One of my best friends growing up, I grew up in a small town in Michigan. None of us had any money. He graduated with an engineering degree. He got the job that we all thought you should get if you went to college growing up in Michigan. He got a corporate job at Ford. That couldn’t be any better. If you told any of us before we went to college, you could get a corporate job at Ford, GM or Chrysler. We’d say, “We nailed it. We did exactly what are expected of us growing up.”

It’s like landing a job at Amazon or Google now.

The internet doesn't play sides. It just will wipe you out if you can't be as fast and efficient. Click To Tweet

On Michigan, you did it. You’ve arrived the job. He gets a great job. Nine months later, he lets me know that he quit Ford. Immediately in my head, I’m thinking, he must have got a job at GM, the myopic thinking of a Michigander growing up. He’s like, “I’m done working. I’m a day trader now.” I’m like, “What?” I didn’t even know what day trader meant. I started questioning him. It’s absurd. Everything he had, he pulled everything together like $10,000, have rolled it up to over $1 million. He was buying penny stocks.

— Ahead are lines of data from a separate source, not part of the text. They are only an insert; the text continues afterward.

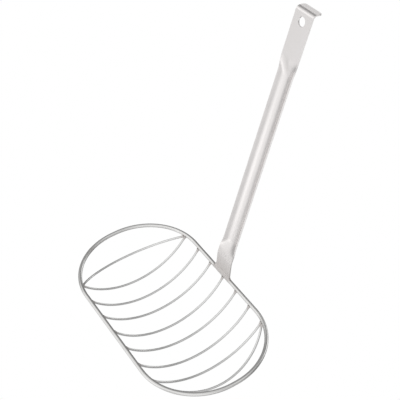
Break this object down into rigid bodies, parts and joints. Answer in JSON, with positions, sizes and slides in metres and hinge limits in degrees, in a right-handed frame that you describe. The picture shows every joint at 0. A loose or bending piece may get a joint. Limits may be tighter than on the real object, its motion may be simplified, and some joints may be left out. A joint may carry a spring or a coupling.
{
  "type": "wire potato scoop",
  "caption": "Long-handled scoop with an open oval basket of bowed steel wires, for lifting boiled potatoes out of water and draining them.",
  "frame": {"origin": "centre of the round hang hole, at the middle of the sheet's thickness", "axes": "+Z out of the basket's mouth, with the rim level; +Y from the basket towards the handle; +X along the basket's long way. The rim's centre is at (0.002, -0.1351, -0.2181) m"},
  "size_m": [0.2, 0.2005, 0.2558],
  "materials": {
    "rim_steel": "bright tumbled stainless wire",
    "wire_steel": "tumbled stainless wire",
    "weld_steel": "cleaned weld metal, slightly dull",
    "handle_steel": "satin stainless sheet, fine grain along the strip"
  },
  "bodies": {
    "root": {"rim_ring": "rim_steel", "cross_wire_1": "wire_steel", "cross_wire_2": "wire_steel", "cross_wire_3": "wire_steel", "cross_wire_4": "wire_steel", "cross_wire_5": "wire_steel", "cross_wire_6": "wire_steel", "cross_wire_7": "wire_steel", "end_wire_left": "wire_steel", "end_wire_right": "wire_steel", "wire_welds": "weld_steel", "handle": "handle_steel", "handle_weld": "weld_steel"}
  },
  "joints": []
}
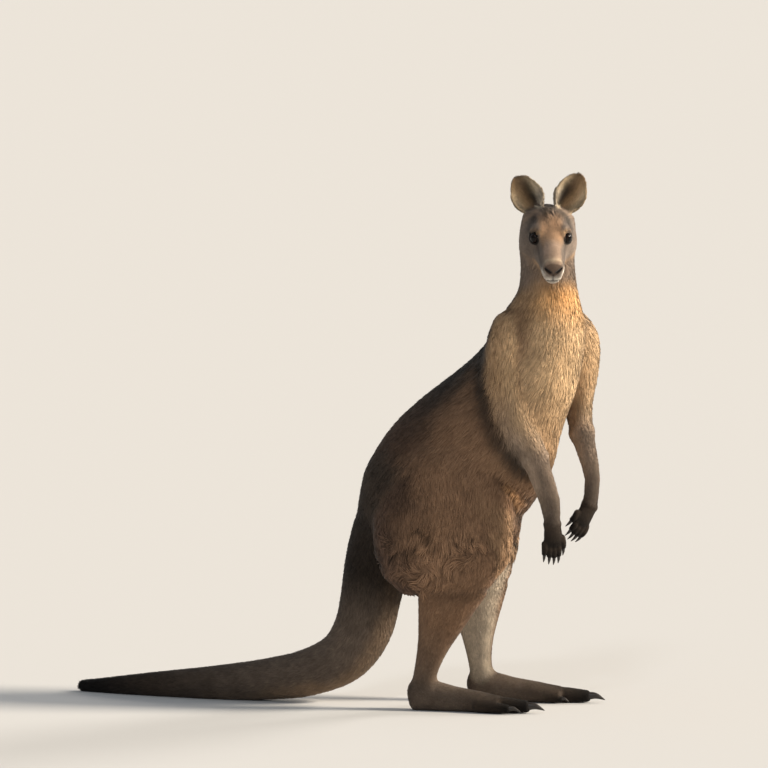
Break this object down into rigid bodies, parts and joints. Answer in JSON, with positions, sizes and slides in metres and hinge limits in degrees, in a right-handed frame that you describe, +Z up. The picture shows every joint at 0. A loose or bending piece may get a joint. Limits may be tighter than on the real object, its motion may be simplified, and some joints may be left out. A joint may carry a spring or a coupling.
{
  "type": "kangaroo",
  "caption": "Life-size standing eastern grey kangaroo, alert, forelegs hanging, body twisted so that the head looks over its right flank.",
  "frame": {"origin": "centre of the bounding box's bottom face, on the floor", "axes": "+Z up; the hindquarters and feet face -Y, so the tail lies towards +Y; the animal's left is +X"},
  "size_m": [0.3638, 1.3202, 1.2942],
  "materials": {
    "coat": "dense short fur, brown-grey above and pale below",
    "ear": "thin skin with fine short fur",
    "eye": "wet, dark brown",
    "horn": "dull black horn"
  },
  "bodies": {
    "root": {"abdomen": "coat", "chest": "coat", "claw_fifth_toe_left": "horn", "claw_fifth_toe_right": "horn", "claw_fourth_toe_left": "horn", "claw_fourth_toe_right": "horn", "claw_hand_left_1": "horn", "claw_hand_left_2": "horn", "claw_hand_left_3": "horn", "claw_hand_left_4": "horn", "claw_hand_left_5": "horn", "claw_hand_right_1": "horn", "claw_hand_right_2": "horn", "claw_hand_right_3": "horn", "claw_hand_right_4": "horn", "claw_hand_right_5": "horn", "claw_second_toe_left": "horn", "claw_second_toe_right": "horn", "ear_left": "ear", "ear_right": "ear", "eye_left": "eye", "eye_right": "eye", "foot_left": "coat", "foot_right": "coat", "forearm_left": "coat", "forearm_right": "coat", "hand_left": "coat", "hand_right": "coat", "head": "coat", "neck": "coat", "shank_left": "coat", "shank_right": "coat", "tail_base": "coat", "tail_middle": "coat", "tail_tip": "coat", "thigh_left": "coat", "thigh_right": "coat", "upper_arm_left": "coat", "upper_arm_right": "coat"}
  },
  "joints": []
}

Penny stocks, they trade on what’s called the pink sheets. They are loosely regulated, but not as regulated as an S&P 500 or Dow Jones, any of the other indexes. There’s not much information. The requirements for a pink sheet stock are loose. The quarterly press releases they put together, the finances that you can find are very hard and opaque to try to get your arms around. I thought this is bullcrap.

Let me say this about penny stocks too, they’re harder to buy. It’s not like you can go to the same trading houses to buy. Nowadays, it’s easier than it was back then. Back then, it was hard to buy penny stocks because the internet wasn’t what it is now. It’s just penny stockbrokers.

It was before he got rich, but here’s what changed. All those day traders started being able to buy all that stuff on the online platforms.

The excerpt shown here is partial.